Solve $u_x+u_y=e^{x+2y}$ with $u(x,0)=0$ 
Solve $u_x+u_y=e^{x+2y}$ with $u(x,0)=0$

I have $dy/dx=1$ so $y=x+c$
then $v'(x)=u'(x,x+c)=e^{x+2(x+c)}$
I use separation of variables $\int dv=e^{2c}\int e^3x dx$
I get $v(x)=u(x,x+c)=\frac{1}{3}e^{3x}\cdot e^{2c}$
$u(x,y)=\frac{1}{3}e^{3x}\cdot e^{2y-2x}=\frac{1}{3}e^{x}e^{2y}$
But this doesn't satisfy the initial condition, $u(x,0)=\frac{1}{3}e^x=0$
implies $e^x=0$
What have I done wrong?
 A: You can use the method of characteristics. You have the system \begin{align*} x'(s) &= 1 \\ y'(s) &= 1 \\ z'(s) &= e^{x(s) + 2y(s)}\end{align*}
with initial data $x(0) = x_0$, $y(0) = 0$, and $z(0) = 0$. Thus $x(s) = s+x_0$ and $y(s) = s$ so that $z'(s) = e^{3s  + x_0}$ and thus (accounting for the fact $z(0) = 0$) $$z(s) = \frac 13 e^{3s + x_0} - \frac 13 e^{x_0} = \frac 13 e^{x_0} ( e^{3y} - 1).$$
A point $(x,y)$ along the characteristic curve satisfies $x = s + x_0$ and $y = s$ so that $x_0 = x - y$ and $$u(x,y) = z(s) = \frac 13 e^{x-y}(e^{3y}-1)= \frac 13 e^{x+2y} - \frac 13 e^{x-y}.$$
A: $$u_x+u_y=e^{x+2y} \tag 1$$
Of course it is easy to solve the problem thanks to the method of characteristics. But you can also solve it (in this case) with separation of variables.

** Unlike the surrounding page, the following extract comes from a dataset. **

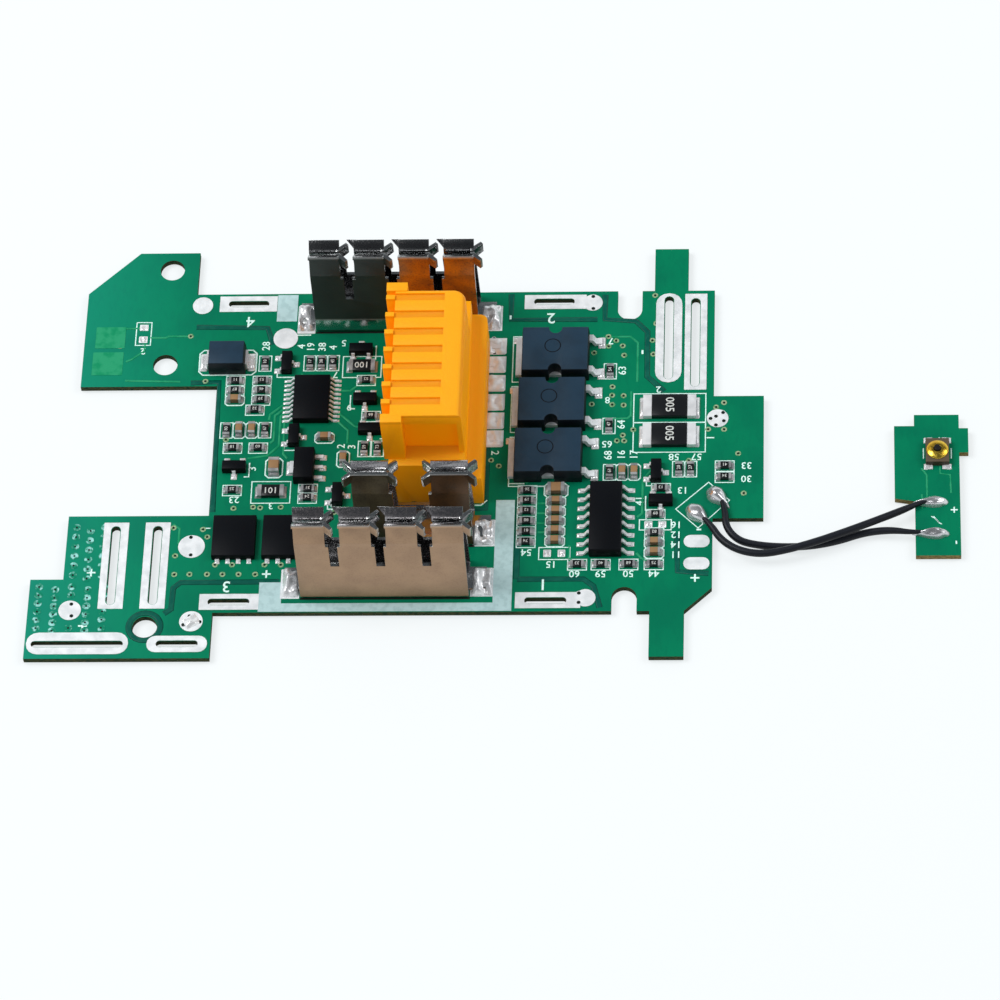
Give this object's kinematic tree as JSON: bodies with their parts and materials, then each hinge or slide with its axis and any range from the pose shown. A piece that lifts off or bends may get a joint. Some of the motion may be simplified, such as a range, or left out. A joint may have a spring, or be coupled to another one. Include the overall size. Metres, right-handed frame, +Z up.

In fact what you done wrong is to apply the separation of variables directly to the PDE, which is non-homogeneous, before reducing it to an homogeneous PDE.
First find a convenient particular solution. That is what you did. You found :
$$u_p(x,y)=\frac{1}{3}e^{x}e^{2y}$$
Then change of function $u=v+u_p$ :
$$u(x,y)=v(x,y)+\frac{1}{3}e^{x}e^{2y}$$
The PDE is transformed into :
$$v_x+v_y=0 \tag 2$$
The separation of variables with $v(x,y)=X(x)Y(y)$ leads to
$$X'Y+Y'X=0 \quad\implies\quad \frac{X'}{X}=-\frac{Y'}{Y}=\lambda=\text{constant}$$
$$X(x)=c_1e^{\lambda x}\quad\text{and}\quad Y(y)=c_2e^{-\lambda y}$$
$$v(x,y)=c \: e^{\lambda x}e^{-\lambda y}$$
$$u(x,y)=c \: e^{\lambda x}e^{-\lambda y}+\frac{1}{3}e^{x}e^{2y} \tag 3$$
Condition :
$$u(x,0)=0=c \: e^{\lambda x}e^{0}+\frac{1}{3}e^{x}e^{0} \quad\implies\quad \lambda=1\quad\text{and}\quad c=-\frac13$$
Puting them into Eq.3 leads to the solution :
$$u(x,y)=-\frac13 \: e^{ x-y}+\frac{1}{3}e^{x+2y}$$